[Challenge]: Scan the data. Collect each line that contains the word "object".

[Supplied data]:
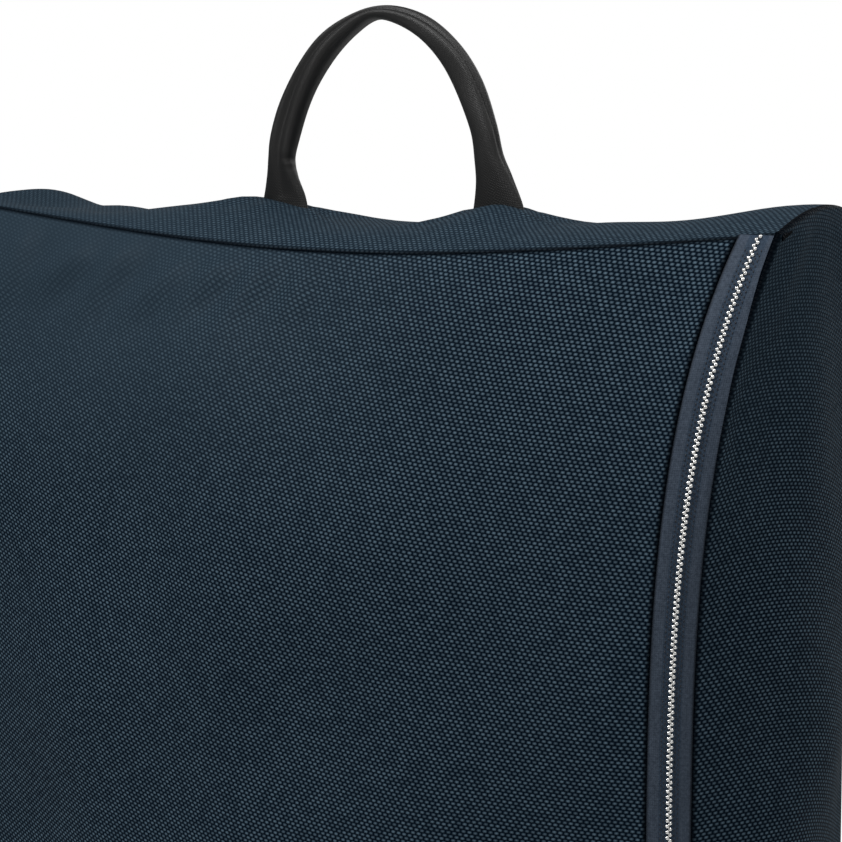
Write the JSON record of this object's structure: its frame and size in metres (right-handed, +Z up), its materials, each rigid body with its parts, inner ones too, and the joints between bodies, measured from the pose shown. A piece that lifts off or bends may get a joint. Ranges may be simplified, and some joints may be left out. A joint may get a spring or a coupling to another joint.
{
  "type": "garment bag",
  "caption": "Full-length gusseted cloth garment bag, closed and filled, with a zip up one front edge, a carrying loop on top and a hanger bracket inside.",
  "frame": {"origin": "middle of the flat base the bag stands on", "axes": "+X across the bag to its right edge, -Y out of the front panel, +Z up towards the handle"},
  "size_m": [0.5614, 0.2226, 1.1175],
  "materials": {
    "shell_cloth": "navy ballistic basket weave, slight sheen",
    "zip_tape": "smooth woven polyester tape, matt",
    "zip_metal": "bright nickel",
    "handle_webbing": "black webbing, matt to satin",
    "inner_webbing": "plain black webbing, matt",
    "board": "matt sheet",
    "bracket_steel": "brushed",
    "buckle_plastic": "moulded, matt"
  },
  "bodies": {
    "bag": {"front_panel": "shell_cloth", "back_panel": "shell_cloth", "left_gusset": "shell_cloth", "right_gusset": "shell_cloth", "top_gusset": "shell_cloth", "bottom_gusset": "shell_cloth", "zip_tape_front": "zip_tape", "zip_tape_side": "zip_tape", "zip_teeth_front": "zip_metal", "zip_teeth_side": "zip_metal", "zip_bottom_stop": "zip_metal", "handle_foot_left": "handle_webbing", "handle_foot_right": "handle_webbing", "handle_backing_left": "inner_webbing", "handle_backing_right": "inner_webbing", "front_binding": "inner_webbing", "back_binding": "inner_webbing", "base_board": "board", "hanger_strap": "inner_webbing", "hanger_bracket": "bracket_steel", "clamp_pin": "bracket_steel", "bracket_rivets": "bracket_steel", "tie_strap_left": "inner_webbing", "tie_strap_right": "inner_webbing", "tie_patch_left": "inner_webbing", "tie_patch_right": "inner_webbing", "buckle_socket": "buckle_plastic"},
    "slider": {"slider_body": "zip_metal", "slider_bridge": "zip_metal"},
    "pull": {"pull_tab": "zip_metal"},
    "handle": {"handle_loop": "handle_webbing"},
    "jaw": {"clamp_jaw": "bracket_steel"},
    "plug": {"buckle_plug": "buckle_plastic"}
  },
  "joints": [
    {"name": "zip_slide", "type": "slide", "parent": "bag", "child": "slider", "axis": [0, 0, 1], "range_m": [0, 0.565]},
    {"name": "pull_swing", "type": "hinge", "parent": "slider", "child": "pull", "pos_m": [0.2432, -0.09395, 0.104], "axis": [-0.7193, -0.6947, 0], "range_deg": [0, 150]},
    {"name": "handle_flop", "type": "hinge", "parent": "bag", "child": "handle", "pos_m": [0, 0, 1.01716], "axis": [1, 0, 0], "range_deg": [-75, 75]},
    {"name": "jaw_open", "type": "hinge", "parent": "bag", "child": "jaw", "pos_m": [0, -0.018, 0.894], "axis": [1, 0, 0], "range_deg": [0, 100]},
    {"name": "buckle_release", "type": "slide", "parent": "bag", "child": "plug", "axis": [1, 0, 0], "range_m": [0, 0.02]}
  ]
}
==
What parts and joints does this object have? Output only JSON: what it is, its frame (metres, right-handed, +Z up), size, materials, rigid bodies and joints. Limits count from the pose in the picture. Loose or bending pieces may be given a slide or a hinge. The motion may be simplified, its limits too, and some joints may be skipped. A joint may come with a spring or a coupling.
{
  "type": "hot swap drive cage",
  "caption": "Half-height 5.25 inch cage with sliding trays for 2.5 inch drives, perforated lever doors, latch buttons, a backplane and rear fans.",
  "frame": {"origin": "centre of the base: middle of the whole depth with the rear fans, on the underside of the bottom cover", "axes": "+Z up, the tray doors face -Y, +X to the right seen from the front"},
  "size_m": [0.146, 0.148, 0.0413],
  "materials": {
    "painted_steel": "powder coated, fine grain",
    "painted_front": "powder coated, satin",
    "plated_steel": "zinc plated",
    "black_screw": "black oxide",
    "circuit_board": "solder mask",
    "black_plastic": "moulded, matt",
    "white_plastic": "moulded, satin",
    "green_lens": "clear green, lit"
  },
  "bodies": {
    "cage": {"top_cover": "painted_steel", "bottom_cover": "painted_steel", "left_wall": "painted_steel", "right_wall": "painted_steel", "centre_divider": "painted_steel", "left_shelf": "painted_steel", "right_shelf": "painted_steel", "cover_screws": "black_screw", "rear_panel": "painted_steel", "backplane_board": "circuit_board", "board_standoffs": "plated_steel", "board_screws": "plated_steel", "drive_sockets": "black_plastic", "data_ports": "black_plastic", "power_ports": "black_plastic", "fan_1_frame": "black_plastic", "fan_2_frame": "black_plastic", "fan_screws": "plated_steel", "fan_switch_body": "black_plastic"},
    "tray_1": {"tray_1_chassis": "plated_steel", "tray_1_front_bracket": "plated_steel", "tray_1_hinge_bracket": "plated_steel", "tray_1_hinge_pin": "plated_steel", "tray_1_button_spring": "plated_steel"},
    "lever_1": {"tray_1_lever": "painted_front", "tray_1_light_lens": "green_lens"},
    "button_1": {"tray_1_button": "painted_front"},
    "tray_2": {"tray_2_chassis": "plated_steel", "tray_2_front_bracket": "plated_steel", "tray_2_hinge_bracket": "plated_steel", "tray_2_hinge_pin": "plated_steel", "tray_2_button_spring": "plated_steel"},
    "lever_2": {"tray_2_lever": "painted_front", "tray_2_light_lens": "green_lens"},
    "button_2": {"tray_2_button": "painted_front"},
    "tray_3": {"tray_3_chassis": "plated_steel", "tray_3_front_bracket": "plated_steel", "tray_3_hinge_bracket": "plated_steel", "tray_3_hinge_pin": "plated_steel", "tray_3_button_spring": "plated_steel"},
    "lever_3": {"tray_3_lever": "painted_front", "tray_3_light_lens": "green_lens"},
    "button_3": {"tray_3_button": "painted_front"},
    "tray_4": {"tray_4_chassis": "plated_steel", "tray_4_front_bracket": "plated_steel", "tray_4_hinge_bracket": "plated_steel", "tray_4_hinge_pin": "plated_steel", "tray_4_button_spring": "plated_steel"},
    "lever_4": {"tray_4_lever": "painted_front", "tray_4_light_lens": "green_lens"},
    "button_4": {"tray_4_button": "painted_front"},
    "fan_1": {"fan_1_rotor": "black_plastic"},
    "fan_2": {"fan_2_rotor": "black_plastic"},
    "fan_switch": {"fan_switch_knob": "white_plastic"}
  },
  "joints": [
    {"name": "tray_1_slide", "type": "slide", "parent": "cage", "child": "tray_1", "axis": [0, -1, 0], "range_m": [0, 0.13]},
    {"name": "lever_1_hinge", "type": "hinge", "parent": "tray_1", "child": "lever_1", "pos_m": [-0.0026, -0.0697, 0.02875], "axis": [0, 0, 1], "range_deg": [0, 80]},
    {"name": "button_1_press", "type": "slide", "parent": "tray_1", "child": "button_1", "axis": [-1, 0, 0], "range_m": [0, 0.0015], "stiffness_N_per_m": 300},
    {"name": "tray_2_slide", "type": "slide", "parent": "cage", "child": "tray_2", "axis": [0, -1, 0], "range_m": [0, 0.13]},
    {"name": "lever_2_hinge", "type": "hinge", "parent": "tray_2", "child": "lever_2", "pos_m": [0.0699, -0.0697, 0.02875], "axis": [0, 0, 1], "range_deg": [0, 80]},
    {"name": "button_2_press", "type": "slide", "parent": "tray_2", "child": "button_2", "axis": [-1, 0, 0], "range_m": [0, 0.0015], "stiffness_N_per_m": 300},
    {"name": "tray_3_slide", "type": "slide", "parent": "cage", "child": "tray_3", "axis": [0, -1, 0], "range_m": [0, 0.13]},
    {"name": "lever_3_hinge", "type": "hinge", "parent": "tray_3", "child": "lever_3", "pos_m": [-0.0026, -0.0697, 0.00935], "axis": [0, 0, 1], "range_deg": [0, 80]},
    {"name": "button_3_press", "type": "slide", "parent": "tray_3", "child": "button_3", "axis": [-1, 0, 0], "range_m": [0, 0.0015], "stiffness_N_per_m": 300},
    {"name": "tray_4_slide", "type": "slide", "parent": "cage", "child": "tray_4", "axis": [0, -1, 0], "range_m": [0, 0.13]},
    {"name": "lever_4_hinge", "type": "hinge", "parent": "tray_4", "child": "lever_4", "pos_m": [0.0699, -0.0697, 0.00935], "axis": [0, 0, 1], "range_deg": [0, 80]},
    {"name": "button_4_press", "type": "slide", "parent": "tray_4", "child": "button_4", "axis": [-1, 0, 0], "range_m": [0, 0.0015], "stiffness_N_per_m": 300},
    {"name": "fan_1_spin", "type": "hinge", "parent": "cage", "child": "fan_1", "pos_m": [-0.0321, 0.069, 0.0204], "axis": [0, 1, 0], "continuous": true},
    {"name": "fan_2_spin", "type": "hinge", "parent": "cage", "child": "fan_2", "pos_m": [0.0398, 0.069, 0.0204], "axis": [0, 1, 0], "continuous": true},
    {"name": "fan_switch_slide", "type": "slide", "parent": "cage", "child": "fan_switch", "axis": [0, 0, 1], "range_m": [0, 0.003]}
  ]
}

[Answer to this exercise]:
Write the JSON record of this object's structure: its frame and size in metres (right-handed, +Z up), its materials, each rigid body with its parts, inner ones too, and the joints between bodies, measured from the pose shown. A piece that lifts off or bends may get a joint. Ranges may be simplified, and some joints may be left out. A joint may get a spring or a coupling to another joint.
What parts and joints does this object have? Output only JSON: what it is, its frame (metres, right-handed, +Z up), size, materials, rigid bodies and joints. Limits count from the pose in the picture. Loose or bending pieces may be given a slide or a hinge. The motion may be simplified, its limits too, and some joints may be skipped. A joint may come with a spring or a coupling.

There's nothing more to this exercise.